-- start PROVIDED RECORDS --

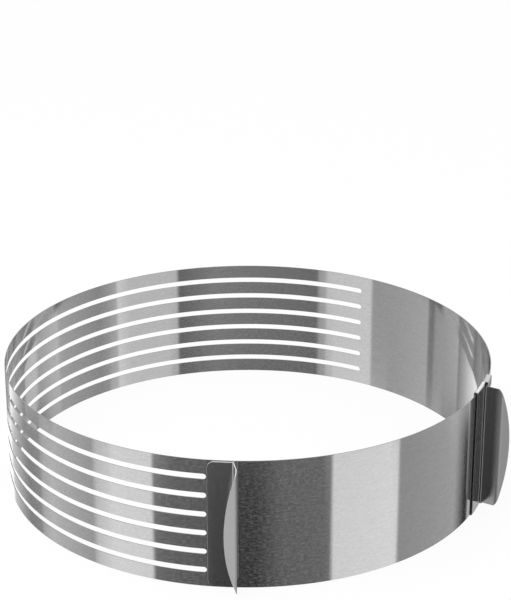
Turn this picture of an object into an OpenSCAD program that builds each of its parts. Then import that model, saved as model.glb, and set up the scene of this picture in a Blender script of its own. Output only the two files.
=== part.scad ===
// Adjustable ring for baking and slicing round cakes, drawn open at its largest size.
// The band is a strip coiled to a ring whose ends overlap. Ways along it are measured on its inner face
// from the front clip's fold: negative towards the inner end, positive round the back to the outer end.

/* [Band] */
// Inside diameter of the ring at its largest setting
open_diameter = 300; // [292:1:312]
// Inside diameter of the ring at its smallest setting
closed_diameter = 244; // [238:1:250]
// Height of the band
band_height = 80; // [70:1:95]
// Thickness of the sheet steel that every piece is made of
sheet = 0.5; // [0.4:0.05:0.7]
// Room between the two layers where the ends of the band overlap
layer_gap = 0.6; // [0.5:0.05:0.9]
// Where the front clip stands, in degrees from the ring's front towards its left
front_clip_angle = 3; // [0:0.5:12]

/* [Slots] */
// Number of knife slots, one above another
slot_count = 6; // [4:1:6]
// Height of a slot
slot_height = 3.3; // [2.5:0.1:4]
// Distance from one slot to the next
slot_pitch = 11.8; // [10:0.1:12.4]
// Distance from the front clip's fold to the slots' front ends
slot_start = 14.5; // [14.5:0.5:20]
// Length of plain band between the slots' back ends and the end clip's fold
plain_length = 204; // [193:1:218]

/* [Clips] */
// Width of a clip's flat plate, from its fold to its far edge
plate_width = 14; // [10:0.5:14]
// Distance from the plate's top and bottom edges to the band's rims
plate_margin = 0.7; // [0.5:0.1:4]
// Radius of the plate's far corners
plate_corner = 4; // [1:0.5:6]
// Room between a plate and the band that it is welded to
weld_gap = 0.05; // [0.02:0.01:0.1]
// Inside radius of the fold between plate and fin
fold_radius = 0.8; // [0.5:0.1:1.2]
// Lean of the fin away from its plate, from square to the band
fin_lean = 13; // [5:1:22]
// Length of the fin's flat root
fin_root = 8.1; // [5:0.1:9]
// Radius of the curl along the fin's outer part
curl_radius = 2.5; // [2:0.25:6]
// Angle that the curl turns the fin back over its plate
curl_angle = 68; // [40:1:80]
// How far the fin's rounded outer edge stands out from the band at mid height
fin_reach = 15.5; // [14:0.1:18]

// Direction that the fin's round edge is cut from, turned outwards from along the band
edge_turn = 60; // [30:5:60]

/* [End hooks] */
// Length of band that reaches past the end clip's fold and hooks over the inner layer
hook_length = 17; // [8:0.5:20]
// Width of the strip that hooks the inner end over the outer layer
inner_hook_width = 11; // [8:0.5:14]
// Depth of the hooks' lips below the top rim and above the bottom rim
hook_lip = 4.5; // [3:0.25:6]
// Room between the top rim and a hook
top_clearance = 1; // [0.5:0.1:1.5]
// Room between the bottom rim and a hook
bottom_clearance = 0.4; // [0.3:0.05:0.8]
// Room between a hook's lip and the layer or plate that it passes
lip_clearance = 0.6; // [0.5:0.05:1]
// Inside radius of the hooks' folds
hook_radius = 0.5; // [0.2:0.05:0.6]
// Room left between two pieces that stop against each other
stop_gap = 0.3; // [0.2:0.05:0.6]

/* [Stretches] */
// Length of band between one hinge and the next where the band is plain
plain_stretch = 33; // [30:1:45]
// Length of band between one hinge and the next where it is slotted
slotted_stretch = 55; // [50:1:80]

/* [Hidden] */
$fn = 96;

steel = [0.72, 0.72, 0.73];
clip_steel = [0.6, 0.6, 0.61];

// Radii of the band's inner face: the inner layer, the turn that leads outwards, and the outer layer
layer_step = sheet + layer_gap;
inner_r = open_diameter / 2;
turn_r = inner_r + layer_step / 2;
outer_r = inner_r + layer_step;

// Ways along the band
stop_room = fold_radius + sheet + stop_gap;
main_length = PI * (closed_diameter + layer_step) - hook_length - stop_room;
slot_end = main_length - plain_length;
end_cover = 17;
turn_start = slot_start + end_cover;
turn_end = slot_end - end_cover;
turn_angle = -front_clip_angle - degrees_of(turn_start, inner_r);
back_angle = turn_angle - degrees_of(turn_end - turn_start, turn_r);
end_clip_angle = back_angle + 360 - degrees_of(main_length - turn_end, outer_r);
inner_length = (end_clip_angle + front_clip_angle) * PI / 180 * inner_r + stop_gap + inner_hook_width;
outer_end = main_length + hook_length;

// The band's three arcs, each tangent to the next: radius, centre, way and angle at one end
turn_centre = -layer_step / 2 * outward(turn_angle);
back_centre = turn_centre - layer_step / 2 * outward(back_angle);
arcs = [
    [inner_r, [0, 0], 0, -front_clip_angle],
    [turn_r, turn_centre, turn_start, turn_angle],
    [outer_r, back_centre, turn_end, back_angle]
];

// How far a cut runs past what it cuts
cut_past = 1;

// Where one stretch of band ends and the next begins
clip_back = 8;
end_hold = plate_width + 4;
inner_cuts = even_cuts(-inner_length, -clip_back, plain_stretch);
slotted_cuts = even_cuts(turn_start, turn_end, slotted_stretch);
outer_cuts = even_cuts(slot_end + end_cover, main_length - end_hold, plain_stretch);

inner_names = numbered("inner_stretch_", len(inner_cuts) - 1);
slotted_names = numbered("slotted_stretch_", len(slotted_cuts) - 1);
outer_names = numbered("outer_stretch_", len(outer_cuts) - 1);

// Fin outline: a round edge through both corners of the root and the farthest point at mid height
fin_height = band_height - 2 * plate_margin;
fold_turn = 90 - fin_lean;
bend_r = fold_radius + sheet / 2;
fold_centre = [0, weld_gap + sheet / 2 + bend_r];
root_end = fold_centre + bend_r * outward(fold_turn) + fin_root * along(fold_turn);
curl_centre = root_end - curl_radius * outward(fold_turn);
tip_angle = fold_turn + curl_angle;
tip_start = curl_centre + curl_radius * outward(tip_angle);
tip_end = tip_start + (fin_reach - tip_start.y) / sin(tip_angle) * along(tip_angle);
edge_rise = past_cut(tip_end) - past_cut(root_end);
edge_radius = (pow(fin_height / 2, 2) + pow(edge_rise, 2)) / (2 * edge_rise);

// Radii of the hooks' faces
lip_inside_r = inner_r - lip_clearance - sheet;
strip_inside_r = inner_r - weld_gap - sheet;
lip_outside_r = outer_r + 2 * sheet + weld_gap + lip_clearance + sheet;

function degrees_of(way, radius) = way / radius * 180 / PI;
function spaced(from, to, count) = [for (i = [0:count]) from + (to - from) * i / count];
function even_cuts(from, to, length) = spaced(from, to, max(1, round((to - from) / length)));
function numbered(stem, count) = [for (i = [1:count]) str(stem, i)];
function outward(angle) = [sin(angle), -cos(angle)];
function along(angle) = [cos(angle), sin(angle)];
function past_cut(point) = point.y * cos(edge_turn) - point.x * sin(edge_turn);
function arc_at(way) = way < turn_start ? arcs[0] : way < turn_end ? arcs[1] : arcs[2];
function angle_on(arc, way) = arc[3] - degrees_of(way - arc[2], arc[0]);

// Moves children to a place on the band's inner face: X along it to the right, -Y outwards, Z up
module on_band(way) {
    arc = arc_at(way);
    translate(arc[1])
        rotate(angle_on(arc, way))
            translate([0, -arc[0], 0])
                children();
}

// Sweeps a flat outline, drawn as distance out from the band's inner face and height, along one arc
module swept(from, to) {
    arc = arc_at((from + to) / 2);
    translate(arc[1])
        rotate(angle_on(arc, to) - 90)
            rotate_extrude(angle = angle_on(arc, from) - angle_on(arc, to))
                translate([arc[0], 0])
                    children();
}

// A knife slot's full round end, its straight part running to the left (-1) or the right (1) for a length
module slot_end_cut(way, side, length) {
    depth = 2 * cut_past + length * length / inner_r;
    on_band(way)
        rotate([90, 0, 0])
            linear_extrude(height = sheet + 2 * depth, center = true) {
                circle(d = slot_height);
                translate([side < 0 ? -length : 0, -slot_height / 2])
                    square([length, slot_height]);
            }
}

// One knife slot, cut where it crosses the stretch from one way to another
module slot(z, from, to) {
    first = slot_start + slot_height / 2;
    last = slot_end - slot_height / 2;
    translate([0, 0, z]) {
        if (first > from)
            slot_end_cut(first, -1, to + cut_past - first);
        else if (last < to)
            slot_end_cut(last, 1, last + cut_past - from);
        else
            swept(from - cut_past, to + cut_past)
                translate([-cut_past, -slot_height / 2])
                    square([sheet + 2 * cut_past, slot_height]);
    }
}

// A stretch of the band between two ways
module stretch(from, to) {
    lowest = (band_height - (slot_count - 1) * slot_pitch) / 2;
    color(steel)
        difference() {
            swept(from, to)
                square([sheet, band_height]);
            if (to > slot_start && from < slot_end)
                for (i = [0:slot_count - 1])
                    slot(lowest + i * slot_pitch, from, to);
        }
}

// Points round a bend to the left, from one heading to another
function bend(centre, radius, from, to, steps) = [
    for (i = [0:steps]) centre + radius * outward(from + (to - from) * i / steps)
];

// One side of the fin seen from above, from the fold past the tip, at a distance left of its middle line
function fin_side(left) = concat(
    bend(fold_centre, bend_r - left, 0, fold_turn, 12),
    bend(curl_centre, curl_radius - left, fold_turn, tip_angle, 16),
    [tip_end + cut_past * along(tip_angle) - left * outward(tip_angle)]
);

// The fin with its fold, running along X and bending up towards Y, with its outer edge cut round
module fin() {
    right = fin_side(-sheet / 2);
    left = fin_side(sheet / 2);
    intersection() {
        translate([0, 0, plate_margin])
            linear_extrude(height = fin_height)
                polygon(concat(right, [for (i = [len(left) - 1:-1:0]) left[i]]));
        rotate(edge_turn)
            translate([0, past_cut(tip_end) - edge_radius, band_height / 2])
                rotate([0, 90, 0])
                    cylinder(r = edge_radius, h = 4 * fin_reach, center = true, $fn = 240);
    }
}

// Rectangle with its two left corners rounded, running past the fold on its right
module plate_outline() {
    translate([-plate_width, plate_margin + plate_corner])
        square([2 * plate_width, fin_height - 2 * plate_corner]);
    translate([plate_corner - plate_width, plate_margin])
        square([2 * plate_width, fin_height]);
    for (z = [plate_margin + plate_corner, plate_margin + fin_height - plate_corner])
        translate([plate_corner - plate_width, z])
            circle(r = plate_corner);
}

// The plate of a clip, curved to a band whose outer face has this radius, ending at the fold
module plate(face_r) {
    depth = face_r + 2 * plate_width;
    intersection() {
        translate([0, -face_r, 0])
            rotate(90)
                rotate_extrude(angle = degrees_of(plate_width + 1, face_r))
                    translate([face_r + weld_gap, 0])
                        square([sheet, band_height]);
        translate([0, depth - face_r, 0])
            rotate([90, 0, 0])
                linear_extrude(height = depth)
                    plate_outline();
    }
}

// A clip: plate and fin bent from one sheet, the plate along -X and the fin rising towards Y
module clip(face_r) {
    color(clip_steel)
        union() {
            plate(face_r);
            fin();
        }
}

module front_clip() {
    on_band(0)
        translate([0, -sheet, 0])
            rotate(180)
                mirror([1, 0, 0])
                    clip(inner_r + sheet);
}

module end_clip() {
    on_band(main_length)
        translate([0, -sheet, 0])
            rotate(180)
                clip(outer_r + sheet);
}

// Rectangle with round corners between two radii and two heights
module rounded_box(r0, r1, z0, z1, corner) {
    translate([r0 + corner, z0])
        square([r1 - r0 - 2 * corner, z1 - z0]);
    translate([r0, z0 + corner])
        square([r1 - r0, z1 - z0 - 2 * corner]);
    for (r = [r0 + corner, r1 - corner], z = [z0 + corner, z1 - corner])
        translate([r, z])
            circle(r = corner, $fn = 32);
}

// Section of a hook: a web on one side, folded over both rims to a short lip on the other side
module hook_section(r0, r1, lip_side) {
    low = -bottom_clearance;
    high = band_height + top_clearance;
    window_r = lip_side < 0 ? r0 - sheet : r1 - 2 * sheet;
    difference() {
        rounded_box(r0, r1, low - sheet, high + sheet, hook_radius + sheet);
        rounded_box(r0 + sheet, r1 - sheet, low, high, hook_radius);
        translate([window_r, hook_lip])
            square([3 * sheet, band_height - 2 * hook_lip]);
    }
}

// The C-shaped strip inside the inner end: over the rims and down outside the outer layer
module inner_end_hook() {
    color(clip_steel)
        swept(-inner_length, inner_hook_width - inner_length)
            hook_section(strip_inside_r - inner_r, lip_outside_r - inner_r, 1);
}

// The band's outer end past the end clip: over the rims and down inside the inner layer
module outer_end_hook() {
    color(steel)
        swept(main_length, outer_end)
            hook_section(lip_inside_r - outer_r, sheet, -1);
}

for (i = [0:len(inner_names) - 1])
    stretch(inner_cuts[i], inner_cuts[i + 1]);
stretch(-clip_back, turn_start);  // clip_stretch
for (i = [0:len(slotted_names) - 1])
    stretch(slotted_cuts[i], slotted_cuts[i + 1]);
stretch(slot_end - end_cover, slot_end + end_cover);  // slot_end_stretch
for (i = [0:len(outer_names) - 1])
    stretch(outer_cuts[i], outer_cuts[i + 1]);
stretch(main_length - end_hold, main_length);  // end_stretch
front_clip();
end_clip();
inner_end_hook();
outer_end_hook();
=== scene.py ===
import math
import bpy
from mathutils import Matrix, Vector


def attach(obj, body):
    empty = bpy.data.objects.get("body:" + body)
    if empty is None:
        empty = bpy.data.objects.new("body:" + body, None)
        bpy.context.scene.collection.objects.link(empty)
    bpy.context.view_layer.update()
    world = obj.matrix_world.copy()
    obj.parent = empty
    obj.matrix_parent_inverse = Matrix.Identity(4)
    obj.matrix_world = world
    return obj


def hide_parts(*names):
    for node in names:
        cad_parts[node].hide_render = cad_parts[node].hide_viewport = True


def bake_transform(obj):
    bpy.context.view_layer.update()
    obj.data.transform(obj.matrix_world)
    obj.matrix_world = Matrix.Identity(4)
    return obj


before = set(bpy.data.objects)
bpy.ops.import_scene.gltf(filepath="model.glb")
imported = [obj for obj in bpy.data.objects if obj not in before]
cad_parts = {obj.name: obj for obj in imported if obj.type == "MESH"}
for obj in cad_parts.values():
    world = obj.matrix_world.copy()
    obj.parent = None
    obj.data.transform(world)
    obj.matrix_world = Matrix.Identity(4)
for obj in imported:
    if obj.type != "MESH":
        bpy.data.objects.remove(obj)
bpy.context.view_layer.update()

up = Vector((0, 0, 1))
gridPerMetre = 1e7  # points that fall on the same place of this grid share a corner
tiny = 1e-9


def outward(angle):
    return Vector((math.sin(angle), -math.cos(angle), 0))


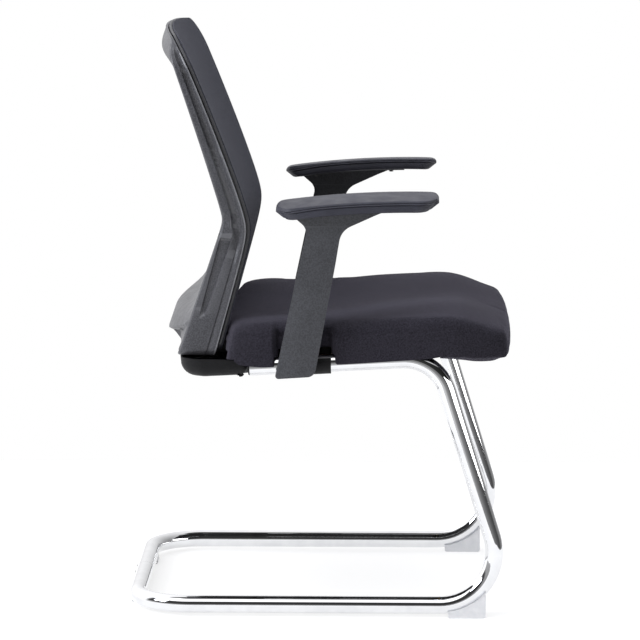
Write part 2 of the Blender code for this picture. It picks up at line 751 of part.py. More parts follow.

-- end PROVIDED RECORDS --

*TASK TO COMPLETE*
Copy out exactly the lines running from the line with "obj.matrix_parent_inverse = Matrix.Identity(4)" to the end of the records, inclusive.

*TASK OUTPUT*
    obj.matrix_parent_inverse = Matrix.Identity(4)
    obj.matrix_world = world
    return obj


def hide_parts(*names):
    for node in names:
        cad_parts[node].hide_render = cad_parts[node].hide_viewport = True


def bake_transform(obj):
    bpy.context.view_layer.update()
    obj.data.transform(obj.matrix_world)
    obj.matrix_world = Matrix.Identity(4)
    return obj


before = set(bpy.data.objects)
bpy.ops.import_scene.gltf(filepath="model.glb")
imported = [obj for obj in bpy.data.objects if obj not in before]
cad_parts = {obj.name: obj for obj in imported if obj.type == "MESH"}
for obj in cad_parts.values():
    world = obj.matrix_world.copy()
    obj.parent = None
    obj.data.transform(world)
    obj.matrix_world = Matrix.Identity(4)
for obj in imported:
    if obj.type != "MESH":
        bpy.data.objects.remove(obj)
bpy.context.view_layer.update()

up = Vector((0, 0, 1))
gridPerMetre = 1e7  # points that fall on the same place of this grid share a corner
tiny = 1e-9


def outward(angle):
    return Vector((math.sin(angle), -math.cos(angle), 0))


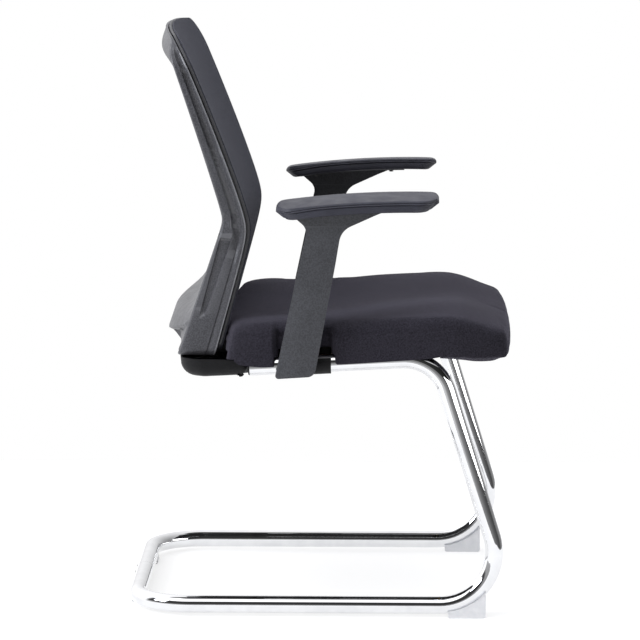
Write part 2 of the Blender code for this picture. It picks up at line 751 of part.py. More parts follow.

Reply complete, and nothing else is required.